• [What is required] Among the records that follow, find the line with "follows the belly." and the line with "for node in". Set down those lines and all lines between them exactly, without adding anything.

• [Provided records]
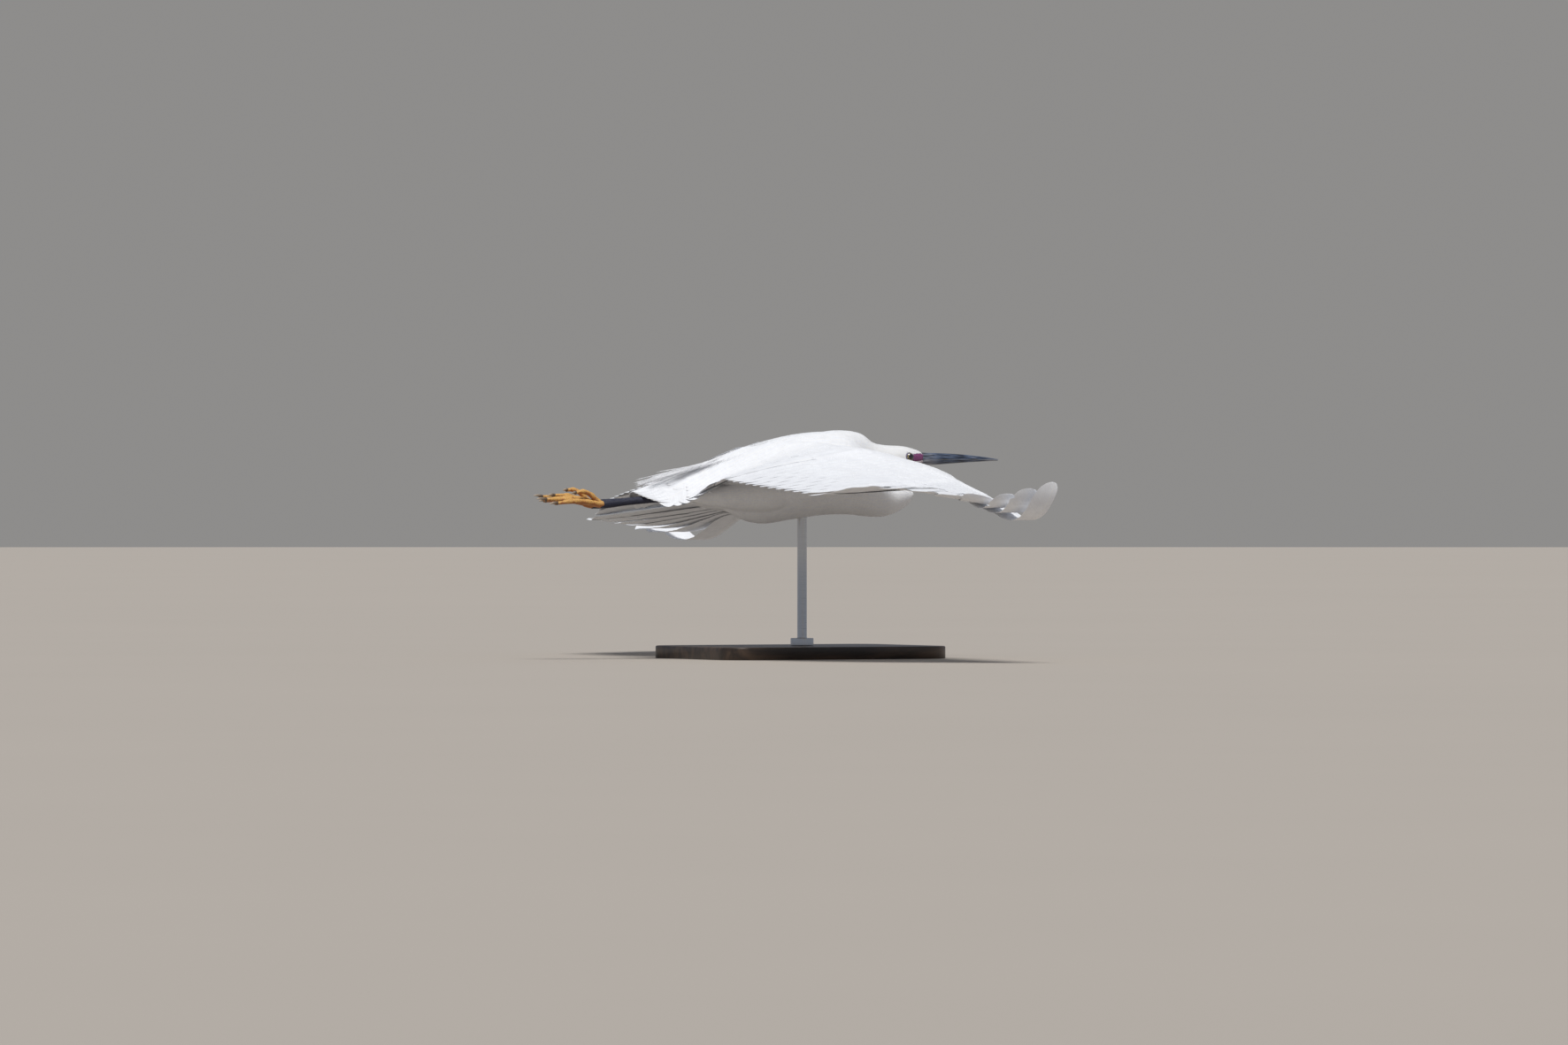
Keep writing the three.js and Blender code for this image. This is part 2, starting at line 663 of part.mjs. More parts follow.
// Foot: three front toes trailed back together and the hind toe, and the claw of each apart.
function footSolids(side, lift, reach) {
  const claws = [];
  let foot = null;
  for (const toe of TOES) {
    const whole = toeSolid(toe, side, lift, reach);
    const clawAt = TOE_BASE.x - toe.reach * reach * CLAW_START;
    claws.push(before(whole, forward, clawAt));
    const fleshy = beyond(whole, forward, clawAt);
    foot = foot ? foot.add(fleshy) : fleshy;
  }
  return { foot: largest(foot.subtract(tarsusSolid(side, GAP))), claws };
}

// Flat display base with rounded corners and a softened rim.
function baseSolid() {
  const shape = new THREE.Shape();
  const halfX = BASE_LENGTH / 2 - BASE_EDGE;
  const halfY = BASE_WIDTH / 2 - BASE_EDGE;
  const r = BASE_CORNER;
  shape.moveTo(-halfX + r, -halfY);
  shape.lineTo(halfX - r, -halfY);
  shape.absarc(halfX - r, -halfY + r, r, -Math.PI / 2, 0, false);
  shape.lineTo(halfX, halfY - r);
  shape.absarc(halfX - r, halfY - r, r, 0, Math.PI / 2, false);
  shape.lineTo(-halfX + r, halfY);
  shape.absarc(-halfX + r, halfY - r, r, Math.PI / 2, Math.PI, false);
  shape.lineTo(-halfX, -halfY + r);
  shape.absarc(-halfX + r, -halfY + r, r, Math.PI, 1.5 * Math.PI, false);
  const plate = new THREE.ExtrudeGeometry(shape, {
    depth: BASE_THICK - 2 * BASE_EDGE,
    bevelEnabled: true,
    bevelThickness: BASE_EDGE,
    bevelSize: BASE_EDGE,
    bevelSegments: 1,
    curveSegments: BASE_CORNER_STEPS,
  });
  plate.translate(BASE_FORWARD, 0, BASE_EDGE);
  return solidFrom(plate);
}

// Rod with a collar at its foot.
function rodSolid() {
  const bottom = BASE_THICK + GAP;
  const profile = [
    new THREE.Vector2(0, bottom),
    new THREE.Vector2(COLLAR_RADIUS, bottom),
    new THREE.Vector2(COLLAR_RADIUS, bottom + COLLAR_HEIGHT * COLLAR_SHOULDER),
    new THREE.Vector2(ROD_RADIUS, bottom + COLLAR_HEIGHT),
    new THREE.Vector2(ROD_RADIUS, ROD_TOP),
    new THREE.Vector2(0, ROD_TOP),
  ];
  const rod = new THREE.LatheGeometry(profile, ROD_SIDES);
  rod.rotateX(Math.PI / 2);
  rod.translate(ROD_FORWARD, 0, 0);
  return solidFrom(rod);
}

// Left-hand solid, or its mirror image for the right.
function handed(solid, side) {
  return side > 0 ? solid : solid.mirror([0, 1, 0]);
}

const sides = [["left", 1], ["right", -1]];
const bird = new THREE.Group();
bird.rotation.set(THREE.MathUtils.degToRad(ROLL_DEG), THREE.MathUtils.degToRad(PITCH_DEG), 0);
bird.position.set(SHOULDER_FORWARD, SHOULDER_SIDEWAYS, SHOULDER_HEIGHT);
bird.updateMatrix();

// Trunk, neck and head as one body, then parted by thin cuts.
let body = trunkSolid(0).add(headSolid(0));
for (const [, side] of sides) body = body.subtract(eyeball(side, GAP));
const foreBody = beyond(body, forward, NAPE_CUT);
const headAndNeck = beyond(foreBody, upward, POUCH_SHELF);
bird.add(meshOf("trunk", before(body, forward, NAPE_CUT).add(plumeSolid(0)), plumageMaterial));
bird.add(meshOf("neck_lower", before(foreBody, upward, POUCH_SHELF), plumageMaterial));
bird.add(meshOf("neck_upper", before(headAndNeck, forward, HEAD_BACK_CUT), plumageMaterial));
bird.add(meshOf("head", beyond(headAndNeck, forward, HEAD_BACK_CUT), plumageMaterial));
bird.add(meshOf("bill_upper", billHalf(true), billMaterial));
bird.add(meshOf("bill_lower", billHalf(false), billMaterial));

// Pieces that lie against the body keep clear of it by the gap.
const bodyHollow = trunkSolid(GAP).add(headSolid(GAP)).add(plumeSolid(GAP));
const wingHollow = bodyHollow.add(tailSolid(GAP));
bird.add(meshOf("tail", largest(tailSolid(0).subtract(bodyHollow)), featherMaterial));
for (const [name, side] of sides) {
  const left = side > 0;
  const out = [0, side, 0];
  const wing = handed(wingSolid(left ? LEFT_HAND : RIGHT_HAND), side).subtract(wingHollow);
  const outer = beyond(wing, out, INNER_CUT);
  bird.add(meshOf(`wing_inner_${name}`, largest(before(wing, out, INNER_CUT)), featherMaterial));
  bird.add(meshOf(`wing_forearm_${name}`, largest(before(outer, out, WRIST_CUT)), featherMaterial));
  bird.add(meshOf(`wing_hand_${name}`, largest(beyond(outer, out, WRIST_CUT)), featherMaterial));
  bird.add(meshOf(`eye_${name}`, eyeball(side, 0), eyeMaterial));
  bird.add(meshOf(`thigh_${name}`, largest(thighSolid(side, 0).subtract(bodyHollow)), plumageMaterial));
  bird.add(meshOf(`shin_${name}`, shinSolid(side), tibiaMaterial));
  bird.add(meshOf(`tarsus_${name}`, tarsusSolid(side, 0), tarsusMaterial));
  const { foot, claws } = footSolids(side, left ? LEFT_FOOT_LIFT : 0, left ? LEFT_FOOT_REACH : 1);
  bird.add(meshOf(`foot_${name}`, foot, footMaterial));
  claws.forEach((claw, i) => bird.add(meshOf(`claw_${name}_${i + 1}`, claw, clawMaterial)));
}

// Stand: the rod's top follows the belly.
const stand = new THREE.Group();
const belly = trunkSolid(GAP).transform(bird.matrix.elements);
stand.add(meshOf("stand_base", baseSolid(), baseMaterial));
stand.add(meshOf("stand_rod", largest(rodSolid().subtract(belly)), rodMaterial));

const group = new THREE.Group();
group.add(bird, stand);
export default group;
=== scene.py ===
"""Looks of a little egret in mid downstroke, held by a rod on a flat display base."""

import json
import logging
import math
from collections.abc import Sequence
from dataclasses import dataclass, field
from enum import Enum

import bpy
import numpy as np
from bpy.types import Material, Mesh, Node, NodeSocket, Object
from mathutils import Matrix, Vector
from mathutils.bvhtree import BVHTree

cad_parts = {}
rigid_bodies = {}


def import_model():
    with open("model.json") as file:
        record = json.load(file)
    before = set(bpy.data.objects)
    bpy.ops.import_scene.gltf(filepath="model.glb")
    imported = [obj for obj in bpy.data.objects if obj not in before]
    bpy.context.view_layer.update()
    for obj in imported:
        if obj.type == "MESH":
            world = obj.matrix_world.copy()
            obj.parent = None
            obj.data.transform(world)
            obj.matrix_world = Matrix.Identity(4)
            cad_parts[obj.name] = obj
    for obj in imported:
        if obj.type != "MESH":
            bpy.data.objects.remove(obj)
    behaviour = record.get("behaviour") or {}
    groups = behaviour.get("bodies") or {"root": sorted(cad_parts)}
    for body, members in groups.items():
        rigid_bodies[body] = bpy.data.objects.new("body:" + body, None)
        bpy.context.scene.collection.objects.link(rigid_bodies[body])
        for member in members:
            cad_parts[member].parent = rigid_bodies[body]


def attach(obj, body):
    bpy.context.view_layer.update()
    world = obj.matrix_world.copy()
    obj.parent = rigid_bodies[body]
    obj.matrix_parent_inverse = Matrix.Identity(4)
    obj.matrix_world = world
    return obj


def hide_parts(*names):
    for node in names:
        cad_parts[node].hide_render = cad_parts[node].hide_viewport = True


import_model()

log = logging.getLogger("little_egret")

Array = np.ndarray
Keys = Sequence[Sequence[float]]

MM = 0.001
BODY = "root"
PATCH = 0.003
CRISP = 60


class Side(Enum):
    """Side of the body, as the sign of its Y."""

    LEFT = 1
    RIGHT = -1

    @property
    def word(self) -> str:
        """Name of the side in the names of pieces."""
        return self.name.lower()


class Face(Enum):
    """Face of a wing or of the back."""

    UPPER = 1
    LOWER = -1


# Curves and placing


def mix(a: Array | float, b: Array | float, t: Array | float) -> Array:
    """Straight mix from a to b by the share t."""
    return a + (b - a) * t


def unit(v: Array) -> Array:
    """Vectors of length one with the same directions."""
    return v / np.maximum(np.linalg.norm(v, axis=-1, keepdims=True), 1e-9)


def soft_step(low: float, high: float, x: Array) -> Array:
    """Smooth rise from 0 at low to 1 at high."""
    t = np.clip((x - low) / (high - low), 0, 1)
    return t * t * (3 - 2 * t)


def bump(middle: float, reach: float, x: Array) -> Array:
    """Bell of height one round a middle."""
    return np.exp(-(((x - middle) / reach) ** 2))


def grid(*parts: Array | float) -> Array:
    """Points or pairs from their parts, spread over one grid."""
    return np.stack(np.broadcast_arrays(*parts), axis=-1)


def turns(count: int) -> Array:
    """Angles in even steps round a ring."""
    return np.linspace(0, math.tau, count, endpoint=False)


def run_along(line: Array) -> Array:
    """Distance run at each point of a line, or of each of several lines."""
    steps = np.linalg.norm(np.diff(line, axis=-2), axis=-1)
    return np.concatenate([0 * steps[..., :1], np.cumsum(steps, axis=-1)], axis=-1)


def hermite(a: Array, b: Array, leaving: Array, reaching: Array, t: Array) -> Array:
    """Smooth curve from a to b by its slopes at both ends and the share t."""
    t2, t3 = t * t, t * t * t
    start = (2 * t3 - 3 * t2 + 1) * a + (t3 - 2 * t2 + t) * leaving
    return start + (3 * t2 - 2 * t3) * b + (t3 - t2) * reaching


def along(keys: Keys, x: Array | float) -> Array:
    """Reads a smooth curve through keys.

    Args:
        keys: Pairs of place and value, in rising order of place.
        x: Places to read.

    Returns:
        The value at each place.
    """
    place, value = np.asarray(keys, float).T
    x = np.asarray(x, float)
    i = np.clip(np.searchsorted(place, x, side="left") - 1, 0, len(place) - 2)
    before, after = np.maximum(i - 1, 0), np.minimum(i + 2, len(place) - 1)
    span = place[i + 1] - place[i]
    leaving = (value[i + 1] - value[before]) / (place[i + 1] - place[before]) * span
    reaching = (value[after] - value[i]) / (place[after] - place[i]) * span
    return hermite(value[i], value[i + 1], leaving, reaching, np.clip((x - place[i]) / span, 0, 1))


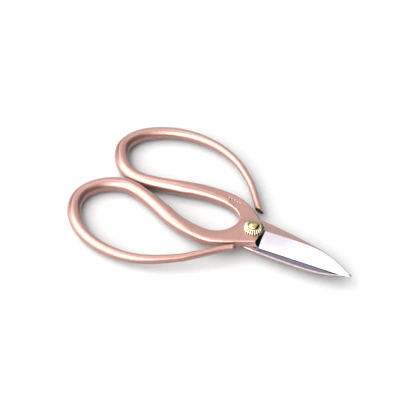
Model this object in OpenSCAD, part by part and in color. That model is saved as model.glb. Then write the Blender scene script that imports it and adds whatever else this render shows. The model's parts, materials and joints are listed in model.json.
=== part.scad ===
// Floral snips: two forged halves with open finger loops, crossed at one rivet with fluted washers.
// Origin: on the rivet's axis, at the flat crown of the struck lower head, which the snips rest on.
// +X runs from the rivet to the blade tips and +Z runs up the rivet. The blades are shut.

/* [Overall] */
// Rivet centre to the back of the finger loops
handle_l = 114; // [100:0.5:130]
// Rivet centre to the blade tips
blade_l = 66; // [56:0.5:80]
// Width across both finger loops
spread = 118; // [110:1:130]

/* [Bar] */
// Bar diameter at the shanks, where the two handles meet
bar_d = 9; // [8.4:0.1:9.2]
// Bar diameter at the free end of each loop
free_end_d = 4.4; // [3.4:0.1:4.5]
// Gap between the handles when the blades are shut
handle_gap = 0.3; // [0.2:0.05:0.6]

/* [Boss and blade] */
// Thickness of each half at the rivet
boss_t = 4.5; // [4:0.1:5.5]
// Thickness of the blade's spine
spine_t = 1.3; // [1:0.1:2]
// Thickness left at the cutting edge
edge_t = 0.3; // [0.2:0.05:0.5]
// Gap between the two mating faces
face_gap = 0.06; // [0.04:0.01:0.2]

/* [Rivet] */
// Diameter of the rivet's pin
pin_d = 4; // [3.4:0.1:4.6]
// Running gap between the pin and the bores, on the radius
bore_gap = 0.05; // [0.02:0.01:0.1]
// Diameter of the round head on top
head_d = 7.2; // [6.4:0.1:8]
// Height of the round head above its washer
head_h = 1.9; // [1.4:0.1:2.4]
// Diameter of the struck head underneath
struck_d = 6.4; // [5.6:0.1:7]
// Height of the struck head below its washer
struck_h = 1.2; // [0.9:0.1:1.5]
// Diameter of the flat crown of the struck head, which the snips rest on
crown_d = 3; // [2:0.1:4]

/* [Washers] */
// Outer diameter of both washers
washer_d = 12.8; // [11.8:0.2:13.4]
// Height of the fluted upper washer
upper_washer_h = 3.1; // [2.4:0.1:3.6]
// Number of flutes round the upper washer
flutes = 24; // [16:2:32]
// Radius of the tool that cuts each flute
flute_r = 0.45; // [0.3:0.05:0.55]
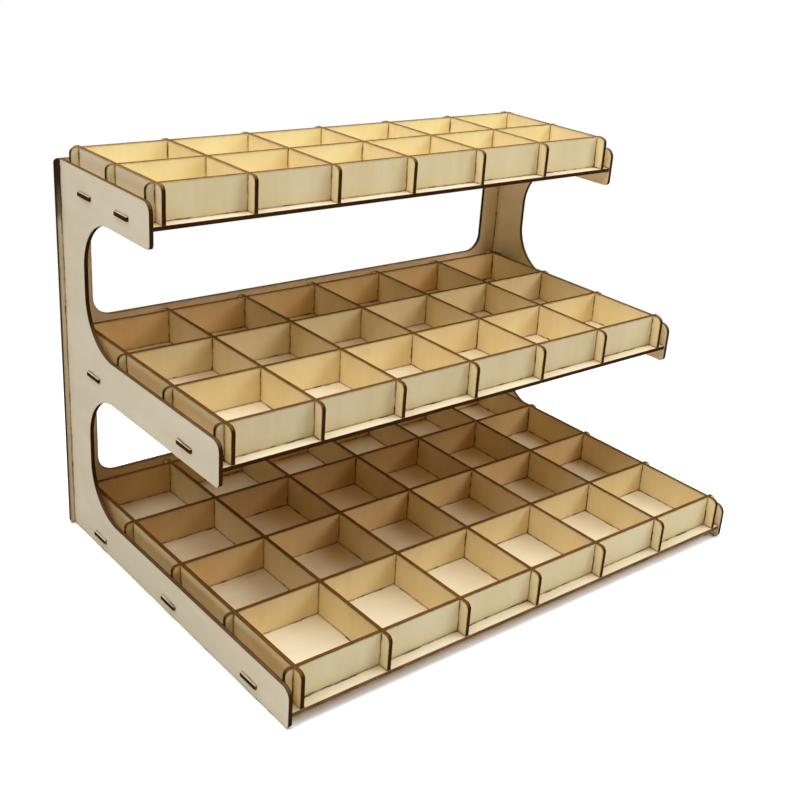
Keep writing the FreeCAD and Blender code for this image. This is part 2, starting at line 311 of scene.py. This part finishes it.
def looked_at(finish):
    """One for what the camera sees, directly or in a reflection, and nought for the rest."""
    camera = finish.add("ShaderNodeLightPath", {}, {}, "Is Camera Ray")
    glossy = finish.add("ShaderNodeLightPath", {}, {}, "Is Glossy Ray")
    clear = finish.add("ShaderNodeLightPath", {}, {}, "Is Transmission Ray")
    return (camera + glossy + clear).held()


FLOOR_SIZE = 12
SHADOW_KEPT, ALL_WHITE = 0.22, 0.40
PAPER = (0.9, 0.9, 0.9, 1)
SHOWN_PAPER = (1.50, 1.54, 1.55, 1)
WHITE = (1, 1, 1, 1)

bpy.ops.mesh.primitive_plane_add(size=FLOOR_SIZE)
ground = bpy.context.object
ground.name = "studio_floor"
floor_paper = bpy.data.materials.new("floor_paper")
paper = Finish(floor_paper)
matte = paper.add("ShaderNodeBsdfDiffuse", {}, {"Color": PAPER})
bright = paper.add("ShaderNodeBsdfDiffuse", {}, {"Color": SHOWN_PAPER})
white = paper.add("ShaderNodeEmission", {}, {"Color": WHITE})
spot = paper.add("ShaderNodeTexCoord", {}, {}, "Object")
away = paper.add("ShaderNodeVectorMath", {"operation": "LENGTH"}, {0: spot}, "Value")
shown = paper.add("ShaderNodeMixShader", {},
                  {0: away.to(SHADOW_KEPT, ALL_WHITE), 1: bright, 2: white})
blend = paper.add("ShaderNodeMixShader", {}, {0: looked_at(paper), 1: matte, 2: shown})
paper.add("ShaderNodeOutputMaterial", {}, {"Surface": blend})
ground.data.materials.append(floor_paper)

GLOW = 0.07
studio_surround = bpy.data.worlds.new("studio_surround")
bpy.context.scene.world = studio_surround
surround = Finish(studio_surround)
glow = surround.add("ShaderNodeBackground", {},
                    {"Color": WHITE, "Strength": looked_at(surround) * (1 - GLOW) + GLOW})
surround.add("ShaderNodeOutputWorld", {}, {"Surface": glow})


LAMP_TINT = (0.92, 0.96, 1.0)
RACK_MIDDLE = Vector((0, 0, 0.1))


def lamp(name, kind, place, energy, spread):
    """A soft lamp that shines on the rack: spread is a sun's angle or a softbox's side."""
    light = bpy.data.lights.new(name, kind)
    light.energy = energy
    light.color = LAMP_TINT
    if kind == "SUN":
        light.angle = math.radians(spread)
    else:
        light.size = spread
    stand = bpy.data.objects.new(name, light)
    bpy.context.scene.collection.objects.link(stand)
    stand.location = place
    stand.rotation_euler = (Vector(place) - RACK_MIDDLE).to_track_quat("Z", "Y").to_euler()
    stand.visible_camera = False


lamp("ceiling_glow", "SUN", (0.20, 0.65, 2.20), 1.25, 65)
lamp("overhead_softbox", "AREA", (0, 0, 0.50), 0.95, 0.4)
lamp("left_softbox", "AREA", (-0.45, 0, 0.70), 2.25, 0.5)
lamp("front_softbox", "AREA", (0.55, -0.50, 0.60), 3.4, 0.5)


# ------------------------------------------------------------------ camera
# Above the rack's front left corner, about two rack lengths away and looking down on it.
# The lens is given in pixels of a square frame.

EYE = Vector((-372.9, -422.9, 325.6)) * MM
TURN = math.radians(-41.06)
DIP = math.radians(22.84)
TILT = math.radians(4.48)
FOCAL_PIXELS = 1178.8
CENTRE_X, CENTRE_Y = 410, 380
FRAME_PIXELS = 800
SENSOR = 36

eye = bpy.data.cameras.new("camera")
eye.sensor_width = SENSOR
eye.lens = FOCAL_PIXELS / FRAME_PIXELS * SENSOR
eye.shift_x = (FRAME_PIXELS / 2 - CENTRE_X) / FRAME_PIXELS
eye.shift_y = (CENTRE_Y - FRAME_PIXELS / 2) / FRAME_PIXELS
camera = bpy.data.objects.new("camera", eye)
bpy.context.scene.collection.objects.link(camera)
camera.matrix_world = (Matrix.Translation(EYE) @ Matrix.Rotation(TURN, 4, "Z")
                       @ Matrix.Rotation(math.pi / 2 - DIP, 4, "X")
                       @ Matrix.Rotation(TILT, 4, "Z"))
bpy.context.scene.camera = camera
bpy.context.scene.view_settings.view_transform = "Standard"
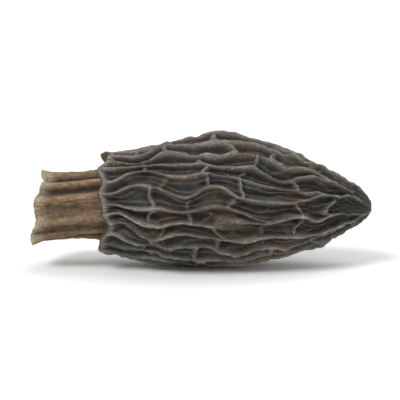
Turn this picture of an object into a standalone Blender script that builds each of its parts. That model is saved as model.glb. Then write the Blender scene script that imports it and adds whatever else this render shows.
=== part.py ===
"""A dried morel mushroom with its stem cut short, lying on its side. Metres, +Z up.

The cap and the stem grew as one hollow piece, so the mushroom is one closed solid, open only at the cut end
of its stem. Its long axis runs along +X, from the cut end to the tip of the cap, and its origin is under its
middle, on the surface that it lies on.
"""

import math
import random

import bmesh
import bpy
import numpy as np
from mathutils import Matrix, Vector

MM = 0.001
NAME = "dried_morel"
TURN = 2 * math.pi

# Lengths along the axis. Places along it are counted from the cut end of the stem.
LENGTH = 40.4 * MM
STEM_LENGTH = 8.5 * MM
CAP_LENGTH = LENGTH - STEM_LENGTH

# The cap over its ridges: its widest place is a share of its length from the rim.
CAP_RADIUS = 9.1 * MM
RIM_RADIUS = 6.8 * MM
BELLY_AT = 0.36
TIP_POWER = 1.7
TIP_ROUNDING = 1.6
TIP_RADIUS = 0.9 * MM
OUTLINE_SAMPLES = 4000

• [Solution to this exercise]
// Stand: the rod's top follows the belly.
const stand = new THREE.Group();
const belly = trunkSolid(GAP).transform(bird.matrix.elements);
stand.add(meshOf("stand_base", baseSolid(), baseMaterial));
stand.add(meshOf("stand_rod", largest(rodSolid().subtract(belly)), rodMaterial));

const group = new THREE.Group();
group.add(bird, stand);
export default group;
=== scene.py ===
"""Looks of a little egret in mid downstroke, held by a rod on a flat display base."""

import json
import logging
import math
from collections.abc import Sequence
from dataclasses import dataclass, field
from enum import Enum

import bpy
import numpy as np
from bpy.types import Material, Mesh, Node, NodeSocket, Object
from mathutils import Matrix, Vector
from mathutils.bvhtree import BVHTree

cad_parts = {}
rigid_bodies = {}


def import_model():
    with open("model.json") as file:
        record = json.load(file)
    before = set(bpy.data.objects)
    bpy.ops.import_scene.gltf(filepath="model.glb")
    imported = [obj for obj in bpy.data.objects if obj not in before]
    bpy.context.view_layer.update()
    for obj in imported:
        if obj.type == "MESH":
            world = obj.matrix_world.copy()
            obj.parent = None
            obj.data.transform(world)
            obj.matrix_world = Matrix.Identity(4)
            cad_parts[obj.name] = obj
    for obj in imported:
        if obj.type != "MESH":
            bpy.data.objects.remove(obj)
    behaviour = record.get("behaviour") or {}
    groups = behaviour.get("bodies") or {"root": sorted(cad_parts)}
    for body, members in groups.items():
        rigid_bodies[body] = bpy.data.objects.new("body:" + body, None)
        bpy.context.scene.collection.objects.link(rigid_bodies[body])
        for member in members:
            cad_parts[member].parent = rigid_bodies[body]


def attach(obj, body):
    bpy.context.view_layer.update()
    world = obj.matrix_world.copy()
    obj.parent = rigid_bodies[body]
    obj.matrix_parent_inverse = Matrix.Identity(4)
    obj.matrix_world = world
    return obj


def hide_parts(*names):
    for node in names:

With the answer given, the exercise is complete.